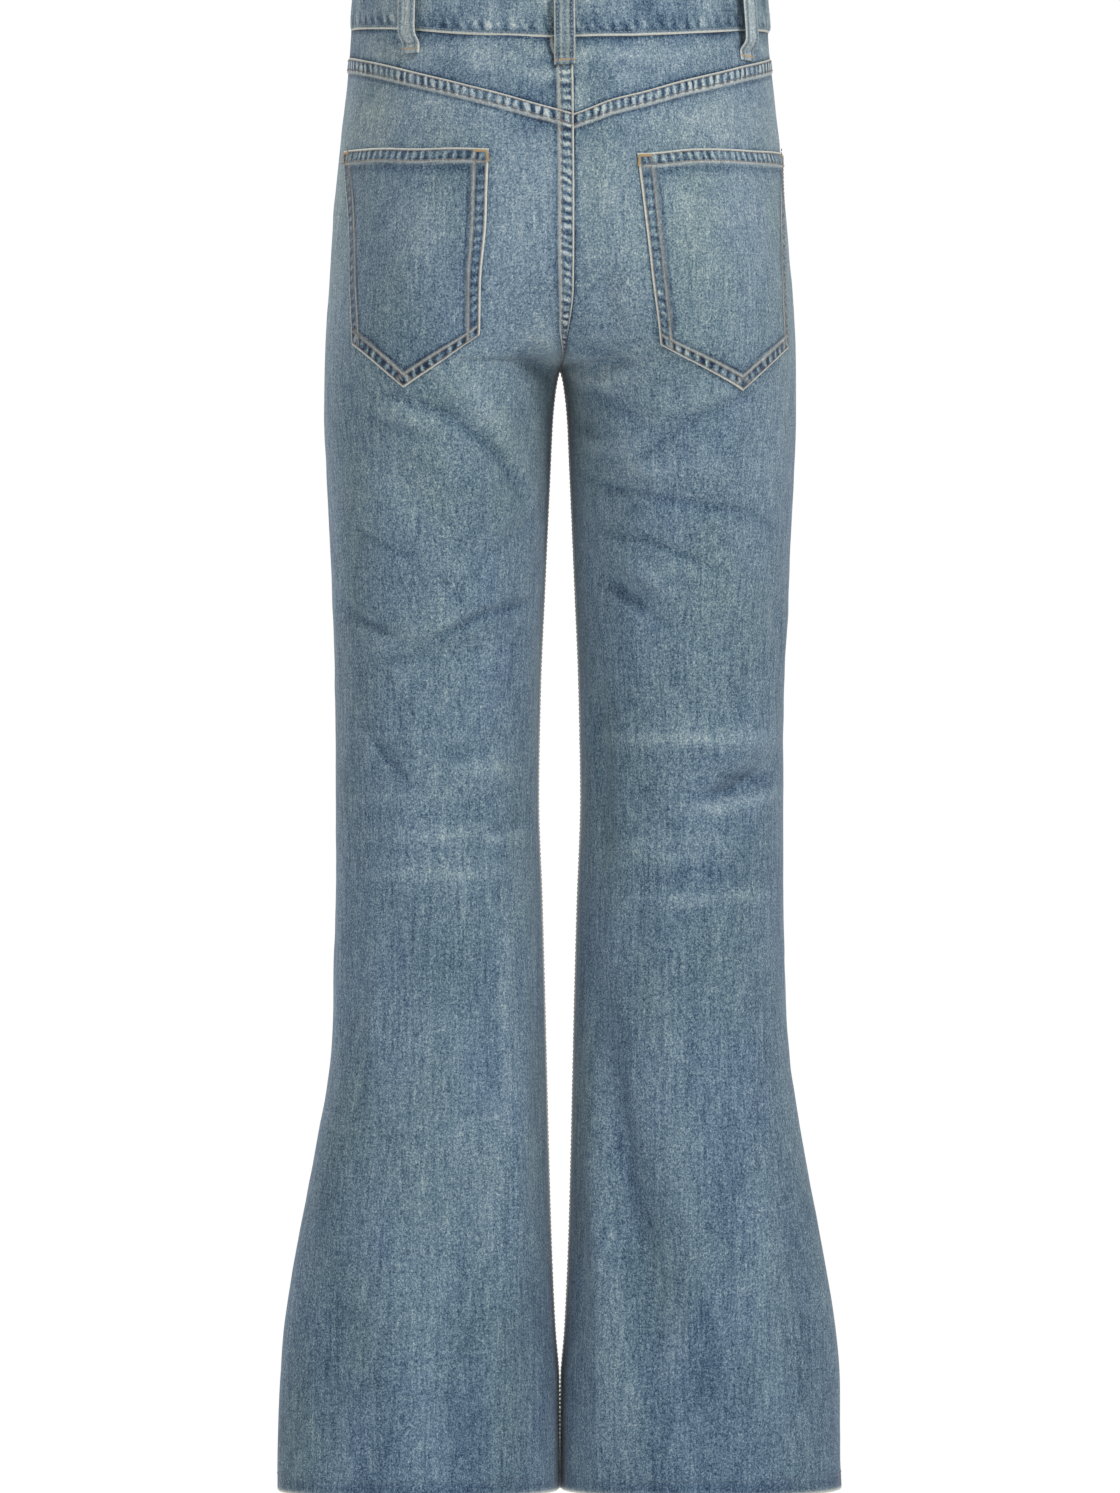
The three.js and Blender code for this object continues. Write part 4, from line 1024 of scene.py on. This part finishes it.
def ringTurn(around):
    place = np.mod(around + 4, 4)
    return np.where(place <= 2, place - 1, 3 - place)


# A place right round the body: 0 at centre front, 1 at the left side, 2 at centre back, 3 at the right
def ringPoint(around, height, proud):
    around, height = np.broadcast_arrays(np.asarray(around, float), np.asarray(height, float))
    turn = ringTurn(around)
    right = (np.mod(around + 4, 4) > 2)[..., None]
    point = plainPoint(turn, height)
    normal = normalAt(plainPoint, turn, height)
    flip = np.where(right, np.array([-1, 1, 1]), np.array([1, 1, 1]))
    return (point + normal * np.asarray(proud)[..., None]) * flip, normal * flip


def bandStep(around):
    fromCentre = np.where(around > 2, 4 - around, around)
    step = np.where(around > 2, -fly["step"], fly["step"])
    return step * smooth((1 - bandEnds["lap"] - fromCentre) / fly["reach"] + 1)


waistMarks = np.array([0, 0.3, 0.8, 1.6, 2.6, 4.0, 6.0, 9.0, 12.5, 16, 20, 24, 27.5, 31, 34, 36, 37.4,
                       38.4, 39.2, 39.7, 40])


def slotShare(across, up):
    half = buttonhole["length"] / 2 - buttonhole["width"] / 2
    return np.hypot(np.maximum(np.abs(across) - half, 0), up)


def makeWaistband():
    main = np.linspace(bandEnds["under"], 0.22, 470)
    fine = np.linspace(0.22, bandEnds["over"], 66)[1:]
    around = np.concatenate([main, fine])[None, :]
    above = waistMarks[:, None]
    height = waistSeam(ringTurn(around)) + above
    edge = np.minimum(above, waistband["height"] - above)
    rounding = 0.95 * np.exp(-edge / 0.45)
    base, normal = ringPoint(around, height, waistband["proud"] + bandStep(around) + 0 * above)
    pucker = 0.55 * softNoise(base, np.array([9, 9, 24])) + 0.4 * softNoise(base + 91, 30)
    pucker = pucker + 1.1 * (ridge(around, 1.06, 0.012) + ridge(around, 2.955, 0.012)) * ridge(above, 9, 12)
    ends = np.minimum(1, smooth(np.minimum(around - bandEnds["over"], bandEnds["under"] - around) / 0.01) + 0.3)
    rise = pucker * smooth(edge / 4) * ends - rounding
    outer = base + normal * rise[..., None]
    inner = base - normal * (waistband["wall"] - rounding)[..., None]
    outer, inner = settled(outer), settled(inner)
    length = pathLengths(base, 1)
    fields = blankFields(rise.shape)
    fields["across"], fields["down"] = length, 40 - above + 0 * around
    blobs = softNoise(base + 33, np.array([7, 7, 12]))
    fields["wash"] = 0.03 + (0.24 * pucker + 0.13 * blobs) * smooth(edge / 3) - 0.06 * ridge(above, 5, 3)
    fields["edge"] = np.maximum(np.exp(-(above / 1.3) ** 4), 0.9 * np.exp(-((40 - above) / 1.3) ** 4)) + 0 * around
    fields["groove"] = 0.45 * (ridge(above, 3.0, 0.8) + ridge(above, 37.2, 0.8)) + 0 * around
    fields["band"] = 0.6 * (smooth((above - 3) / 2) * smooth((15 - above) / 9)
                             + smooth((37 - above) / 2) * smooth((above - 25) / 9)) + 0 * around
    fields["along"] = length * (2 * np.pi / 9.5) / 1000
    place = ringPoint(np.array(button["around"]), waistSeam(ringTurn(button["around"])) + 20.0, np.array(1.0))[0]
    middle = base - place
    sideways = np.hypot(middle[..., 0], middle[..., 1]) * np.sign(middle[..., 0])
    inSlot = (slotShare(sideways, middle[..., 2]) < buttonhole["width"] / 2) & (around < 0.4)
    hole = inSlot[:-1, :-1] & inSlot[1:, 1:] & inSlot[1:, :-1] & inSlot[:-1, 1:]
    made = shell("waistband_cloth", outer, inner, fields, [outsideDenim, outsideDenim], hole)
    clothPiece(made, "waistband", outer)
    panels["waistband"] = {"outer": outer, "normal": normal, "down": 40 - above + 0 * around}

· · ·

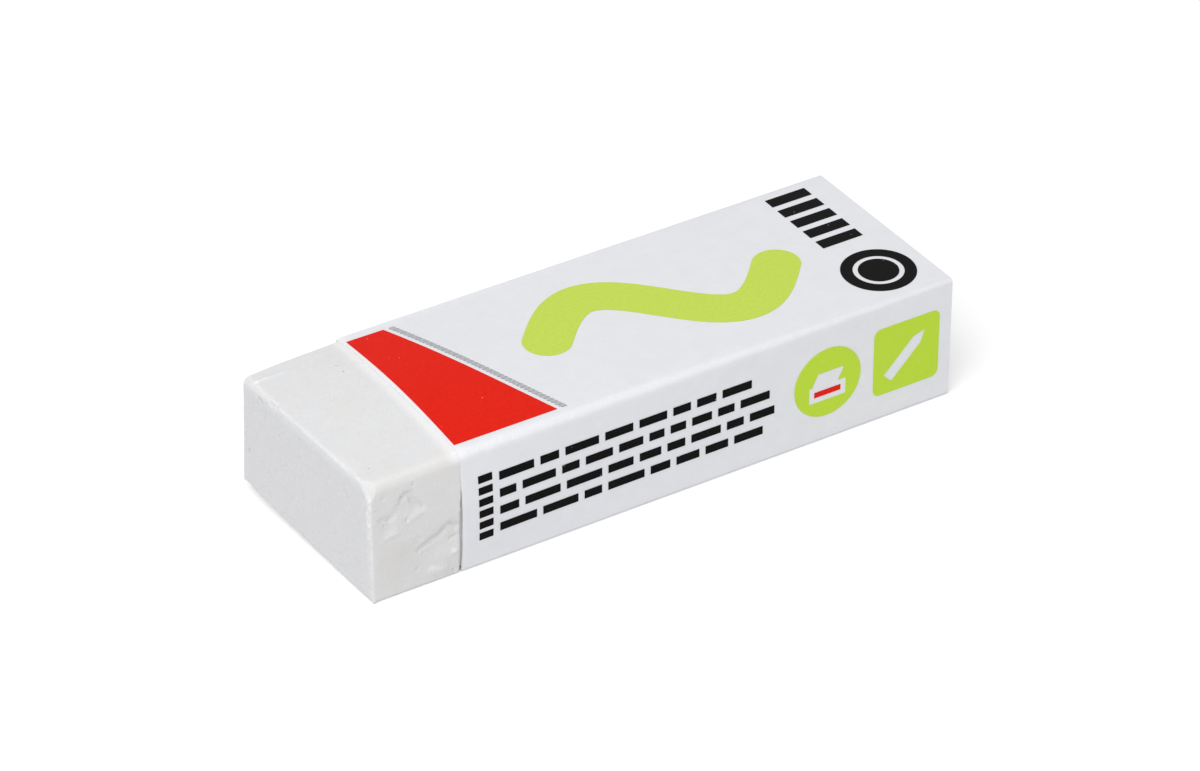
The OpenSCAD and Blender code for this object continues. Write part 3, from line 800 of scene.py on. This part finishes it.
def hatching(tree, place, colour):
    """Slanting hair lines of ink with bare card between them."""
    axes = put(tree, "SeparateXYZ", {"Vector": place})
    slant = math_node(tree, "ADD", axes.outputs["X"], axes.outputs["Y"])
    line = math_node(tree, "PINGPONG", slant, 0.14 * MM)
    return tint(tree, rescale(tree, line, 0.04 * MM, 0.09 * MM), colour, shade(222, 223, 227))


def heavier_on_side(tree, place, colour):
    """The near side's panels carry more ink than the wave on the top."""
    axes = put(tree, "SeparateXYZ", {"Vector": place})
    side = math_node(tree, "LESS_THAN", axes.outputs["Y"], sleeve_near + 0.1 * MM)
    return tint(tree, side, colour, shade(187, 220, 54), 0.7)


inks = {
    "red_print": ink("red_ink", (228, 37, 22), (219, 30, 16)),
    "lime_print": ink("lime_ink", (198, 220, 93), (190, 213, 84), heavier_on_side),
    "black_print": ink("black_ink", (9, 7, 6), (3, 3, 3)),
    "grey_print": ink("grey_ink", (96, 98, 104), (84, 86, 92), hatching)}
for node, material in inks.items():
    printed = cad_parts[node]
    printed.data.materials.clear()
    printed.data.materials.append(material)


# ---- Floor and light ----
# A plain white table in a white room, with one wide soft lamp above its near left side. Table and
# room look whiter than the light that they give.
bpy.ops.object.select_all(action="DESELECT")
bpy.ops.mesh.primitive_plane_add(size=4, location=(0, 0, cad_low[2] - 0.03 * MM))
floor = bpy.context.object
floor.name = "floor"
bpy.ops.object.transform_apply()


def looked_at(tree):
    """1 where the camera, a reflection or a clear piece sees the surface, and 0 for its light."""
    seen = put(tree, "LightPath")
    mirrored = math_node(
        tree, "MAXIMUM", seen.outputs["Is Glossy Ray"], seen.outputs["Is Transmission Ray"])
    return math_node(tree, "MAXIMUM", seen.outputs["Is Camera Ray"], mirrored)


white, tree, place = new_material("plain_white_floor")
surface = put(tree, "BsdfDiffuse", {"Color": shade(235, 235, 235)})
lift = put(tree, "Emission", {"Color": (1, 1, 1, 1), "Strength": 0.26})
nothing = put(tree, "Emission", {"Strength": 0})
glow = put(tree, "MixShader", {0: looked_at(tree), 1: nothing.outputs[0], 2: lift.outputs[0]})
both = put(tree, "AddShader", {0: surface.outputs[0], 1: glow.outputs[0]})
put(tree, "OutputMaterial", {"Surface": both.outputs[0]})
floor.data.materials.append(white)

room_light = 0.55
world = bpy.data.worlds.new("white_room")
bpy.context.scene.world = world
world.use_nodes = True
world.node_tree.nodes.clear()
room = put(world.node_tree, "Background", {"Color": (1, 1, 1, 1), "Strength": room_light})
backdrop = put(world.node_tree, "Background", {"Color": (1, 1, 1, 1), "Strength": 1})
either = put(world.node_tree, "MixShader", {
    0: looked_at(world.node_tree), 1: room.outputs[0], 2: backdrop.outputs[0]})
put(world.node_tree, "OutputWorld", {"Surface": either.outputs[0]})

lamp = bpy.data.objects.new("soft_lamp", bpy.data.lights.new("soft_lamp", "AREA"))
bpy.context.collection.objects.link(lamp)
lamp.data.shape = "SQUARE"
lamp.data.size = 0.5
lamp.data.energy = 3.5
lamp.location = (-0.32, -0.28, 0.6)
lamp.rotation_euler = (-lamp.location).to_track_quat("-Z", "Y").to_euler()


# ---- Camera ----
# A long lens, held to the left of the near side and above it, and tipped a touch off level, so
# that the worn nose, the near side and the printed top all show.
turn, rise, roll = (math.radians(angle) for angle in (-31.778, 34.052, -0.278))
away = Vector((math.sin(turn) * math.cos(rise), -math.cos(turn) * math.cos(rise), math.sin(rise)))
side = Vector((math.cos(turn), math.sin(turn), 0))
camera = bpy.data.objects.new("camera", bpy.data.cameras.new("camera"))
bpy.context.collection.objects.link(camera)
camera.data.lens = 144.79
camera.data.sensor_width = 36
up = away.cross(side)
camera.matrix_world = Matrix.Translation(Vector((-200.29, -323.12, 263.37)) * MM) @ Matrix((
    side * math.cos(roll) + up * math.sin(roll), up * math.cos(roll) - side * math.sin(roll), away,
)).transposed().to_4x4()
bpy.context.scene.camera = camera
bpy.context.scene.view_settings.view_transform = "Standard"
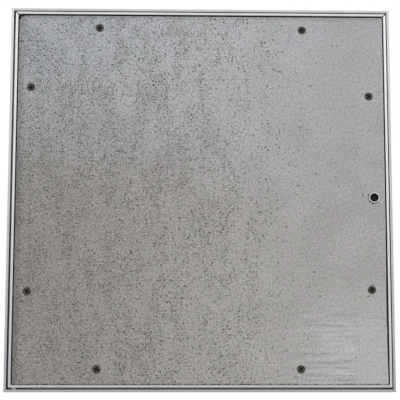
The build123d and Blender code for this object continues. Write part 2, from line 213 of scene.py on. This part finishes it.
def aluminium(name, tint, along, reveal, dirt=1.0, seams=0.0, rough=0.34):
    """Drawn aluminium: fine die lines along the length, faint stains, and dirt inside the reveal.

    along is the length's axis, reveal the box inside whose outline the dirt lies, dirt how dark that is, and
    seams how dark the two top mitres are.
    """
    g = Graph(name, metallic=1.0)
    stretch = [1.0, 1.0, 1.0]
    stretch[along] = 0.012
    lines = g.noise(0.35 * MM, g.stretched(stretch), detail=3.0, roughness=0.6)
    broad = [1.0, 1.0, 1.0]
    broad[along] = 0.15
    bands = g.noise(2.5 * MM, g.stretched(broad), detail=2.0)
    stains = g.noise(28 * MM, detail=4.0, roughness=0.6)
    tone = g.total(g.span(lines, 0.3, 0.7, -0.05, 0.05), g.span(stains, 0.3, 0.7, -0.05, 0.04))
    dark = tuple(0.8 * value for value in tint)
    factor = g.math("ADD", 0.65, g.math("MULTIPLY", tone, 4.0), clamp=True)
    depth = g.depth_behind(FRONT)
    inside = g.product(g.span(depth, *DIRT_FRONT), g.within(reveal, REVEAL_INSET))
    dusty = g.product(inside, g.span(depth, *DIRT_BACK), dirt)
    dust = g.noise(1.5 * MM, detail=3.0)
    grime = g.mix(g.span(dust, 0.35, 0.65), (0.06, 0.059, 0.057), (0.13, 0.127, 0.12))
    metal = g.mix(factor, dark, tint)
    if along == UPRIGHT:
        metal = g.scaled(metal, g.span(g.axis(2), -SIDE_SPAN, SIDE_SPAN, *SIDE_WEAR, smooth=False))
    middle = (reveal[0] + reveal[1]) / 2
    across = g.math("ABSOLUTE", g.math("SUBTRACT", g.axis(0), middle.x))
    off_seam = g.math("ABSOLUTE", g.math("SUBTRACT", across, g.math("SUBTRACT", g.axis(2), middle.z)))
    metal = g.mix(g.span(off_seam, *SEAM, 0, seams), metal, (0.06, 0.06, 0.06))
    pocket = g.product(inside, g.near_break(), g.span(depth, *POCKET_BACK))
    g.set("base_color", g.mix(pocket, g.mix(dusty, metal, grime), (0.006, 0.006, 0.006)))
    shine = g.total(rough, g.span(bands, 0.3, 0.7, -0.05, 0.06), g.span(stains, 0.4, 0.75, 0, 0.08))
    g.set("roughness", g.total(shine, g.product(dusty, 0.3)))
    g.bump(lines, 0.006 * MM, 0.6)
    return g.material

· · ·

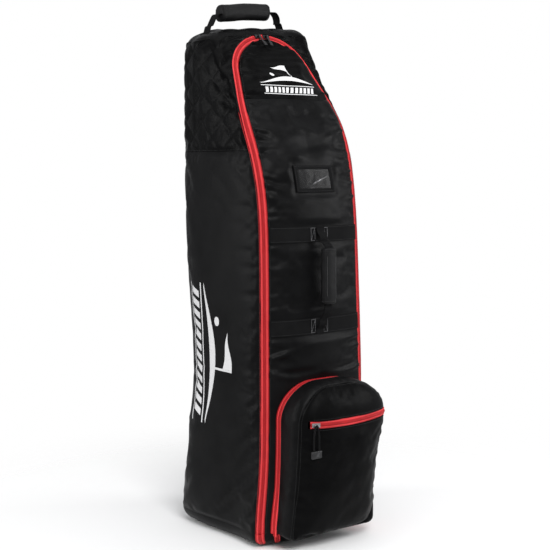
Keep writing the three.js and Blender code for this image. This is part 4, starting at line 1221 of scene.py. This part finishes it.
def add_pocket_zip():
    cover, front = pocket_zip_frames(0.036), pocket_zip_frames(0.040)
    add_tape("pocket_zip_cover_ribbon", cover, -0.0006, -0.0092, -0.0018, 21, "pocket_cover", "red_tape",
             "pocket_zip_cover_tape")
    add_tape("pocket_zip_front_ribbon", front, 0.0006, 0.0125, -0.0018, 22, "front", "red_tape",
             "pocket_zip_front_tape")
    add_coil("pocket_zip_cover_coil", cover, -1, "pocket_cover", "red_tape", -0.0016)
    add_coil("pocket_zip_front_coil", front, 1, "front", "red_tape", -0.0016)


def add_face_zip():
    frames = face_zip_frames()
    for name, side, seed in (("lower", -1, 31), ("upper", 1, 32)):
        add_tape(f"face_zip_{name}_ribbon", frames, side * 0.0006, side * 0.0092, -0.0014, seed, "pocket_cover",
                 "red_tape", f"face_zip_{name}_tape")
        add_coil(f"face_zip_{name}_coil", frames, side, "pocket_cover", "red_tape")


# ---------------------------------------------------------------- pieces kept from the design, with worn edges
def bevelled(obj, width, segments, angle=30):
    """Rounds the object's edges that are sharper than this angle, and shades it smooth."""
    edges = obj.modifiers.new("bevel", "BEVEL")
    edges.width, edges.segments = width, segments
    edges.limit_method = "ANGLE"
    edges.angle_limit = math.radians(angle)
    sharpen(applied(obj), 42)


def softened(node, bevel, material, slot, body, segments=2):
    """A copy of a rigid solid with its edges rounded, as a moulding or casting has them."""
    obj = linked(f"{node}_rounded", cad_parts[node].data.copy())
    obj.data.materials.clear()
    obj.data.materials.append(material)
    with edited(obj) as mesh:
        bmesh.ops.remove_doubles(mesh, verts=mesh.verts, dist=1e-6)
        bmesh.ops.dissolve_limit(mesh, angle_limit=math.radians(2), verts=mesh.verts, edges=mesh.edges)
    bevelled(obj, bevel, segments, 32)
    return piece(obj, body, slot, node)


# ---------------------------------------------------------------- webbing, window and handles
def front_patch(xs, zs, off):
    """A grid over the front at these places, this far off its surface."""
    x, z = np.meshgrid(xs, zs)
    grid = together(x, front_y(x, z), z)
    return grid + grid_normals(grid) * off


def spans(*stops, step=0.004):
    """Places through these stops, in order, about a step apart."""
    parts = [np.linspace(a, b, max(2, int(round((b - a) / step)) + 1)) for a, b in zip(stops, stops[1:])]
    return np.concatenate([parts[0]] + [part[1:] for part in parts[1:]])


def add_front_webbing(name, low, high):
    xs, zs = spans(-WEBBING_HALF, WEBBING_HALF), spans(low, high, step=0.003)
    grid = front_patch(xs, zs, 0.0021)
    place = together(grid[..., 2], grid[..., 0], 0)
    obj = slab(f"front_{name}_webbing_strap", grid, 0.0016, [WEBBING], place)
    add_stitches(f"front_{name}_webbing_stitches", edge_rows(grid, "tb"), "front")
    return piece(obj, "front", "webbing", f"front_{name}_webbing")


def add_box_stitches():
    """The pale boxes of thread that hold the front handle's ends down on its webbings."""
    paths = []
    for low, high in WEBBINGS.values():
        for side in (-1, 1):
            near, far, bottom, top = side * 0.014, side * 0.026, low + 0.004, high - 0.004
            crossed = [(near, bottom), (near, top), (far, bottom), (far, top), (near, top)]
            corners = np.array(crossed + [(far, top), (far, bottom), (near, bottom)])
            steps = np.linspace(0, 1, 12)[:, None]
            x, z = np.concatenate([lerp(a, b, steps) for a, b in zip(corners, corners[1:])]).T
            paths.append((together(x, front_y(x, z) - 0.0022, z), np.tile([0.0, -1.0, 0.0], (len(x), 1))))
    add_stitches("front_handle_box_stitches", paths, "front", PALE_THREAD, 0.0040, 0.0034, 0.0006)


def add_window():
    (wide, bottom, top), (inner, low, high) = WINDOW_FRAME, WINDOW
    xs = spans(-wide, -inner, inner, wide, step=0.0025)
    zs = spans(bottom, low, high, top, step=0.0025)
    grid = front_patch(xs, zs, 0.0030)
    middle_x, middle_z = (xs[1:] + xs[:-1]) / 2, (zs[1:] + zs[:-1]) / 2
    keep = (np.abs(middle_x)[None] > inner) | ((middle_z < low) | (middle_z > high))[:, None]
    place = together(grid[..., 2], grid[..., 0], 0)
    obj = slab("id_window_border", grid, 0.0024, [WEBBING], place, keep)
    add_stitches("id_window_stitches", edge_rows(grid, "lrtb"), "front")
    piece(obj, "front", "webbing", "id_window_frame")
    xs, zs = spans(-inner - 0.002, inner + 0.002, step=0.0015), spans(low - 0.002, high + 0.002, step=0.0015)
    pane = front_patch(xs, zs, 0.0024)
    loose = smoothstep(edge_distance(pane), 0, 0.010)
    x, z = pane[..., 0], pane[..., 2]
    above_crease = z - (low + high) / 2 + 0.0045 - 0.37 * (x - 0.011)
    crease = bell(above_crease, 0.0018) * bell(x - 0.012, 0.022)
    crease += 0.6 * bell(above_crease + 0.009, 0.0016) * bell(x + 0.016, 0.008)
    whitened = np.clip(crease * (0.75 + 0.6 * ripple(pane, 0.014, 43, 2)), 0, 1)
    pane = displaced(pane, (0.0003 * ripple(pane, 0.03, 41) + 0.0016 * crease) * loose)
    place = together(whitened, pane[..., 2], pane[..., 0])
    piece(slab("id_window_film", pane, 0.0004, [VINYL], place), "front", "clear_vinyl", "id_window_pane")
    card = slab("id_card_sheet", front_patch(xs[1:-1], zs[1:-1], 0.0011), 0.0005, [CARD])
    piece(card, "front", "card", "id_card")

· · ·

Your goal:
Your task is to reproduce exactly the lines beginning at the line containing "The build123d and" and ending at the line containing "inside the reveal.", inclusive.

Complete output:
The build123d and Blender code for this object continues. Write part 2, from line 213 of scene.py on. This part finishes it.
def aluminium(name, tint, along, reveal, dirt=1.0, seams=0.0, rough=0.34):
    """Drawn aluminium: fine die lines along the length, faint stains, and dirt inside the reveal.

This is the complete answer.